При Николае I не было всеобщей воинской повинности, как теперь. Дворяне и купцы не были обязаны служить. Когда объявляли новый набор, помещики должны были доставить известное число рекрут. Обыкновенно в каждой деревне крестьяне сами вырабатывали черед; но дворовые зависели всецело от произвола помещика. Если барин был недоволен дворовым, он отправлял его в воинское присутствие и получал рекрутскую квитанцию, которая представляла значительную денежную стоимость, так как ее можно было продать одному из тех, кому предстояло идти в солдаты.

Солдатская служба в то время была ужасна, она продолжалась двадцать пять лет. Стать солдатом значило навсегда оторваться от родной деревни и от родных и находиться в полной власти у такого командира, как, например, Тимофеев, о котором я уже говорил.
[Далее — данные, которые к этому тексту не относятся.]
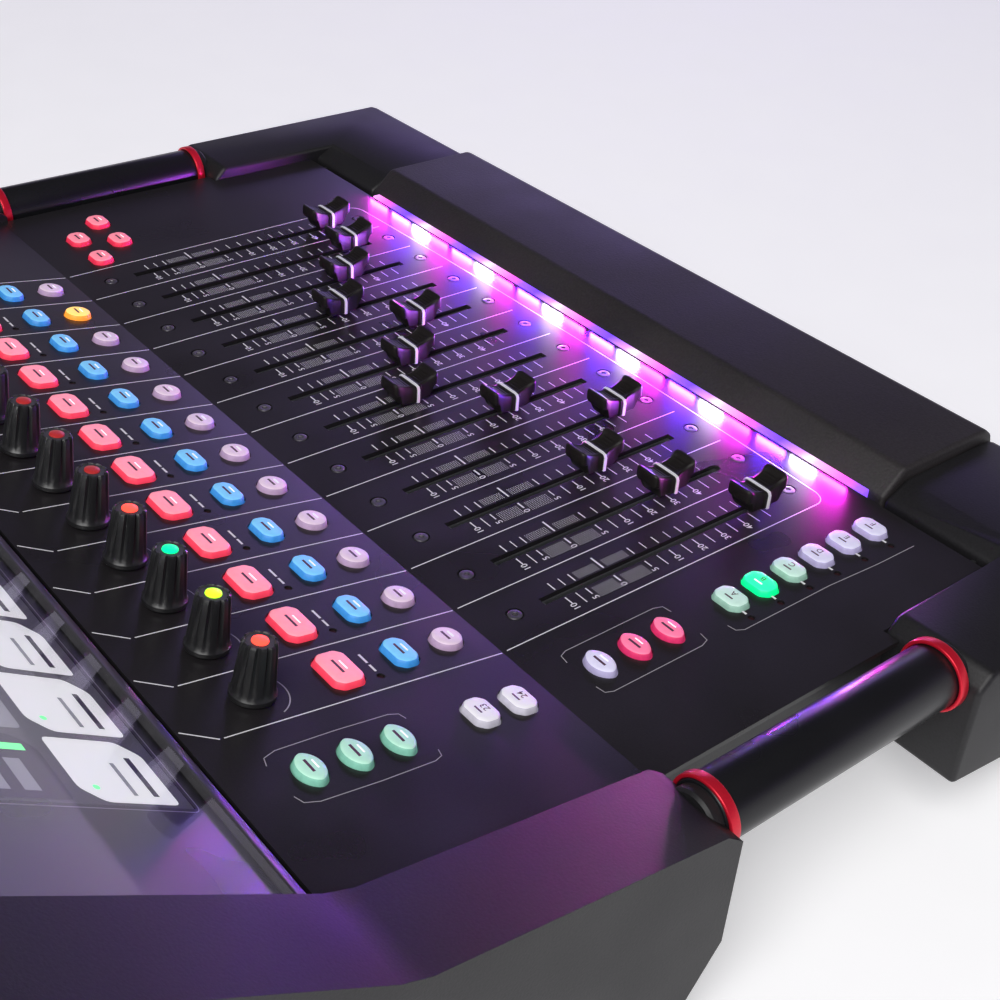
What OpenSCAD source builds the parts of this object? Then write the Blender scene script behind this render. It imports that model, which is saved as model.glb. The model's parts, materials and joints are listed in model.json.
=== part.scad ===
// Compact live-sound mixing console with one touch screen, twelve motor faders,
// twelve rotary knobs and carrying handles at both sides.
// Origin: middle of the footprint, on the surface that the feet stand on.
// +X to the operator's right, +Y away from the operator, +Z up. Millimetres.

/* [Overall] */
// Width over the side castings
console_w = 547; // [543:1:555]
// Depth from the armrest to the back edge
console_d = 627; // [624:1:632]
// Height of the feet
foot_h = 8; // [6:1:10]
// Width of the bent control panel
panel_w = 478; // [476:1:480]

/* [Deck angles] */
// Rise of the fader field towards the screen, degrees
fader_tilt = 4.5; // [4:0.5:5]
// Extra rise of the key field, degrees
key_rise = 9.84; // [9:0.01:11]
// Extra rise of the screen, degrees
screen_rise = 23.66; // [22:0.01:25]

/* [Channel strips] */
// Distance between neighbouring strips
strip_pitch = 27.6; // [27:0.1:28]
// Number of strips
strip_count = 12; // [10:1:12]
// Length of a fader slot
slot_len = 116.8; // [114:0.1:118]
// Width of a fader slot
slot_w = 4; // [3.6:0.1:4.4]
// Travel of a fader
fader_travel = 100; // [98:1:101]
// Length of a fader cap along its travel
cap_len = 22.5; // [21:0.5:24]
// Width of a fader cap
cap_w = 14; // [13:0.5:15]
// Height of a fader cap's raised ends above the panel
cap_h = 13.5; // [12:0.5:15]

/* [Keys and knobs] */
// How far the keys stand above the panel
key_proud = 2.4; // [2:0.1:2.8]
// How far a key can be pressed
key_travel = 1.2; // [1:0.1:1.4]
// Height of a knob's top above the panel
knob_h = 21; // [19:0.5:23]
// Diameter of a knob near the panel
knob_d = 15.2; // [14:0.1:16]
// Diameter of a knob's top
knob_top_d = 11.4; // [10:0.1:12]

/* [Handles] */
// Outer diameter of a carrying handle's tube
tube_d = 23.5; // [22:0.5:24]
// Wall of the tube
tube_wall = 2; // [1.5:0.5:3]

/* [Screen] */
// Width of the lit display
lcd_w = 382; // [376:1:384]
// Height of the lit display
lcd_h = 215; // [212:1:216]

/* [Hidden] */
$fn = 32;
fit = 0.05;
gap = 0.5;
sheet = 2;

// Places along the fader field, from the operator's end of the slots
armrest_v = -38.5;
panel_front_v = -34;
bend_v = 145.4;
key_len = 119;
screen_len = 250;
slot_y = 112 - console_d / 2;
slot_z = 72;
key_tilt = fader_tilt + key_rise;
screen_tilt = key_tilt + screen_rise;

// Lowest place of a fader and the resting place of each one
fader_low = 8.3;
fader_rest = [8.3, 31, 44, 8.3, 44, 75, 56, 32, 56, 34, 13, 8.3];

// Rows of keys along the key field, from the bend
solo_s = 14;
mix_s = 33.5;
lamp_s = 46.3;
mute_s = 57.7;
knob_s = 89.5;
lamp_dx = -7.5;
screw_v = [-11.5, 129];

// Key sizes
mute_size = [18, 12];
mix_size = [14.6, 9.4];
layer_size = [13.4, 10];
lens_size = [14, 9.6];
solo_d = 11.6;

// Side column: its distance from the outer strip, and its rows
side_dx = 37.3;
layer_v = [59.8, 44.5, 29, 13.7, -1.8, -17.2];
peak_dx = -11.3;
edit_v = [122.4, 106.5, 90.9];
mode_s = [60.7, 76.7, 92.7];
soft_s = [13, 28.7];
bank_at = [[38, 105.5], [62, 105.5], [24, 122.5], [48, 122.5]];

// Chassis
tray_w = 448;
tray_front_y = 17 - console_d / 2;
rear_y = 302;
tray_lip_z = 42;
cheek_x = panel_w / 2 + 0.6;
pad_w = 356;
bar_w = 342;
grip_end_v = 142;
tube_x = panel_w / 2 + 17;
tube_n = -2;
corner_in_x = 232.6;
corner_v = 27;
foot_at = [180, 258];

// Rear panel layout, x and z
socket_cols = 8;
socket_pitch = 32;
socket_x0 = -182;
socket_z = [96, 132];
socket_d = 24;
inlet_at = [166, 42];
pivot_r = 1.4;
fan_at = [152, 118];
port_at = [[-150, 42], [-118, 42], [-86, 42]];
port_size = [16, 14];
fan_d = 56;
vent_pitch = 7.4;
board_z = 22;
board_post = [[-182, 68], [102, 68], [-182, 262], [102, 262]];

function strip_x(k) = (k - (strip_count + 1) / 2) * strip_pitch;
function side_x() = strip_x(1) - side_dx;

// Side-view places [y, z] on the three deck planes
function on_fader(v, n) = [
    slot_y + v * cos(fader_tilt) - n * sin(fader_tilt),
    slot_z + v * sin(fader_tilt) + n * cos(fader_tilt)];
function on_key(s, n) = on_fader(bend_v, 0) + [
    s * cos(key_tilt) - n * sin(key_tilt),
    s * sin(key_tilt) + n * cos(key_tilt)];
function on_screen(u, n) = on_key(key_len, 0) + [
    u * cos(screen_tilt) - n * sin(screen_tilt),
    u * sin(screen_tilt) + n * cos(screen_tilt)];

module fader_field() {
    translate([0, slot_y, slot_z]) rotate([fader_tilt, 0, 0]) children();
}

module key_field() {
    fader_field() translate([0, bend_v, 0]) rotate([key_rise, 0, 0]) children();
}

module screen_field() {
    key_field() translate([0, key_len, 0]) rotate([screen_rise, 0, 0]) children();
}

// Extrudes a side-view outline [y, z] across x0 to x1
module across(x0, x1) {
    translate([x0, 0, 0]) rotate([90, 0, 90]) linear_extrude(x1 - x0) children();
}

// Box from corner a to corner b
module block(a, b) {
    translate(a) cube(b - a);
}

module both_sides() {
    children();
    mirror([1, 0, 0]) children();
}

module round_rect(size, r) {
    square([size[0] - 2 * r, size[1]], center = true);
    square([size[0], size[1] - 2 * r], center = true);
    for (x = [-1, 1], y = [-1, 1]) {
        translate([x * (size[0] / 2 - r), y * (size[1] / 2 - r)]) circle(r);
    }
}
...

Побои, розги, палки сыпались каждый день. Жестокость при этом превосходила все, что можно себе представить. Даже в кадетских корпусах, в которых воспитывались дети дворян, присуждалась иногда тысяча розог – в присутствии всего корпуса – за папиросу. Доктор стоял возле истязаемого мальчика и останавливал наказание только тогда, когда пульс почти переставал биться. Окровавленную жертву в обмороке уносили в госпиталь. Великий князь Михаил, начальник военных училищ, быстро удалил бы директора, у которого не было хоть одного или двух подобных случаев в течение года. "Дисциплины нет!" – сказал бы он.